Le premier exercice pour lequel les ministres des finances aient avoué l’existence d’un déficit dans le budget ordinaire est celui de 1882. En présentant, le 31 juillet 1883, le budget extraordinaire pour 1884, M. Tirard évaluait à 32 millions 1/2 le déficit déjà constaté dans le budget ordinaire de 1882. En regard de ce déficit, et comme consolation, il mettait les résultats des six budgets de 1876 à 1881, qui avaient donné ensemble un excédent de recettes de 563 millions. Il est vrai que, dans l’exposé de motifs du budget de 1885, le même ministre reconnaissait que quelques-uns de ces excédens de recettes, ayant été reportés de budget en budget, avaient joué le rôle de figurans du cirque et avaient été comptés plusieurs fois : se rectifiant lui-même, il ramenait à 446 millions la totalité des excédens obtenus avant l’ouverture de la période des déficits. On doit admettre comme réels l’excédent de 98 millions attribué à l’exercice 1876 et celui de 63 millions attribué à l’exercice 1877; mais, à partir de 1878, les chiffres des excédens de recettes deviennent contestables, la création du budget extraordinaire ayant permis de transporter à ce budget et de mettre ainsi à la charge de l’emprunt des sommes de plus en plus considérables qui auraient dû être supportées par le budget ordinaire.

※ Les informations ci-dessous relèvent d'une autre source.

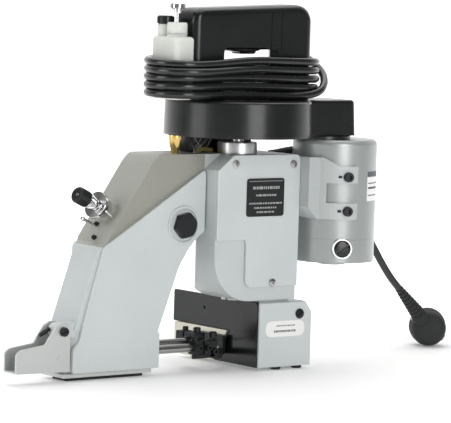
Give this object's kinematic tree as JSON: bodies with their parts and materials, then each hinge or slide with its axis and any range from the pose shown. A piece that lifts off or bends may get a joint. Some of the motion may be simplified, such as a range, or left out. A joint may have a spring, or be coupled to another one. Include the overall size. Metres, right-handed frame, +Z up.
{
  "type": "bag closer sewing machine",
  "caption": "Hand-held electric bag closing sewing machine with a top handle, belt cover, side motor, needle arm, oil bottle and wound mains cord.",
  "frame": {"origin": "on the resting plane, under the middle of the lower housing's foot pad", "axes": "+Z up; +X from the needle arm towards the motor; -Y towards the side with the cover plates"},
  "size_m": [0.5773, 0.179, 0.345],
  "materials": {
    "painted_casting": "satin",
    "arm_paint": "satin",
    "cover_plate": "satin",
    "black_oxide": "satin",
    "rubber": "matte",
    "steel_fastener": "satin",
    "black_anodised": "satin",
    "black_plastic": "gloss",
    "polished_steel": "polished",
    "turned_aluminium": "turned",
    "bottle_plastic": "translucent satin",
    "brass": "polished",
    "clear_tube": "gloss",
    "motor_paint": "satin",
    "lamination_steel": "matte",
    "chrome_steel": "polished",
    "cord_sheath": "semi-gloss",
    "copper_winding": "satin",
    "pressed_steel": "satin"
  },
  "bodies": {
    "machine": {"body_casting": "painted_casting", "arm_casting": "arm_paint", "arm_front_cover": "cover_plate", "arm_pivot_bolt": "black_oxide", "rubber_feet": "rubber", "body_front_cover": "cover_plate", "cover_screws": "steel_fastener", "nameplate": "black_anodised", "lower_housing": "painted_casting", "lower_front_cover": "cover_plate", "throat_side_cover": "black_plastic", "throat_plate": "polished_steel", "bearing_cap": "turned_aluminium", "main_bearings": "polished_steel", "cover_bracket": "black_plastic", "belt_cover_base": "black_plastic", "belt_cover": "black_plastic", "timing_belt": "rubber", "handle_front_shell": "black_plastic", "handle_rear_shell": "black_plastic", "arm_base_plate": "pressed_steel", "oil_bottle": "bottle_plastic", "bottle_bracket": "black_oxide", "oil_fitting": "brass", "oil_tubes": "clear_tube", "motor_housing": "motor_paint", "motor_end_cap": "motor_paint", "motor_stator": "lamination_steel", "brush_caps": "black_plastic", "motor_clamp": "cover_plate", "clamp_screws": "black_oxide", "motor_lead": "rubber", "bar_bushes": "polished_steel", "tension_post": "chrome_steel", "thread_hook": "chrome_steel", "lever_pivot_screw": "black_oxide", "cord_gland": "rubber", "cord_lead": "cord_sheath", "cord_winding": "cord_sheath", "cord_tail": "cord_sheath", "plug_body": "rubber", "plug_contacts": "chrome_steel"},
    "drive_shaft": {"main_shaft": "polished_steel", "drive_pulley": "black_anodised"},
    "motor_rotor": {"motor_armature": "copper_winding", "motor_pulley": "turned_aluminium"},
    "needle_rocker": {"needle_lever": "black_oxide"},
    "needle_carrier": {"needle_bar": "polished_steel", "needle_clamp": "black_oxide", "needle": "chrome_steel"},
    "presser_carrier": {"presser_bar": "polished_steel", "presser_foot": "black_oxide"},
    "lifter": {"lifter_lever": "pressed_steel"},
    "looper_arm": {"looper": "polished_steel"},
    "feeder": {"feed_dog": "polished_steel"},
    "trigger_key": {"trigger": "black_plastic"},
    "oil_pump": {"pump_plunger": "chrome_steel"},
    "tension_nut": {"tension_knob": "black_anodised"},
    "tension_stack": {"tension_discs": "chrome_steel"},
    "bottle_cap": {"filler_cap": "black_plastic"}
  },
  "joints": [
    {"name": "shaft_spin", "type": "hinge", "parent": "machine", "child": "drive_shaft", "pos_m": [-0.045, 0, 0.237], "axis": [0, 0, 1], "continuous": true},
    {"name": "motor_spin", "type": "hinge", "parent": "machine", "child": "motor_rotor", "pos_m": [0.063, -0.014, 0.237], "axis": [0, 0, 1], "continuous": true},
    {"name": "needle_rock", "type": "hinge", "parent": "machine", "child": "needle_rocker", "pos_m": [-0.111, 0.009, 0.1395], "axis": [0, -1, 0], "range_deg": [0, 12]},
    {"name": "needle_slide", "type": "slide", "parent": "machine", "child": "needle_carrier", "axis": [1, 0, 0], "range_m": [0, 0.0222]},
    {"name": "looper_swing", "type": "hinge", "parent": "machine", "child": "looper_arm", "pos_m": [-0.009, 0.02, 0.063], "axis": [0, 0, 1], "range_deg": [0, 12.2]},
    {"name": "feed_slide", "type": "slide", "parent": "machine", "child": "feeder", "axis": [0, 1, 0], "range_m": [0, 0.0045]},
    {"name": "lifter_lift", "type": "hinge", "parent": "machine", "child": "lifter", "pos_m": [-0.244, 0.002, 0.047], "axis": [0, 1, 0], "range_deg": [0, 18], "stiffness_Nm_per_rad": 0.3, "springref_deg": -20.05},
    {"name": "presser_slide", "type": "slide", "parent": "machine", "child": "presser_carrier", "axis": [-1, 0, 0], "range_m": [0, 0.0078]},
    {"name": "trigger_press", "type": "slide", "parent": "machine", "child": "trigger_key", "axis": [0, 0, 1], "range_m": [0, 0.004], "stiffness_N_per_m": 600, "springref_m": -0.003},
    {"name": "pump_press", "type": "slide", "parent": "machine", "child": "oil_pump", "axis": [0, 0, -1], "range_m": [0, 0.008], "stiffness_N_per_m": 100, "springref_m": -0.01},
    {"name": "tension_turn", "type": "hinge", "parent": "machine", "child": "tension_nut", "pos_m": [-0.1784, 0.02, 0.152], "axis": [-0.9065, -0.1598, 0.3907], "continuous": true},
    {"name": "disc_turn", "type": "hinge", "parent": "machine", "child": "tension_stack", "pos_m": [-0.1784, 0.02, 0.152], "axis": [-0.9065, -0.1598, 0.3907], "continuous": true},
    {"name": "cap_turn", "type": "hinge", "parent": "machine", "child": "bottle_cap", "pos_m": [-0.1235, 0.0125, 0.328], "axis": [0, 0, 1], "continuous": true}
  ],
  "couplings": [
    {"joint": "motor_spin", "follows": "shaft_spin", "ratio": 5.3333},
    {"joint": "needle_slide", "follows": "needle_rock", "m_per_rad": 0.105},
    {"joint": "looper_swing", "follows": "needle_rock", "ratio": 1},
    {"joint": "feed_slide", "follows": "needle_rock", "m_per_rad": 0.02},
    {"joint": "presser_slide", "follows": "lifter_lift", "m_per_rad": 0.0245}
  ]
}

Le seul moyen d’arriver à connaître avec exactitude les résultats financiers des quatre années de 1878 à 1881 est d’additionner, d’une part, les recettes opérées par le trésor, et, d’autre part, toutes les dépenses effectuées au titre du budget ordinaire et du budget extraordinaire et de comparer les deux totaux. Si on fait cette comparaison pour cette période de quatre années, on arrive à constater une insuffisance de ressources de 1,426 millions, qui a dû être couverte par des fonds étrangers au budget et qui explique le rapide accroissement de la dette flottante à qui ces fonds ont été demandés en premier lieu.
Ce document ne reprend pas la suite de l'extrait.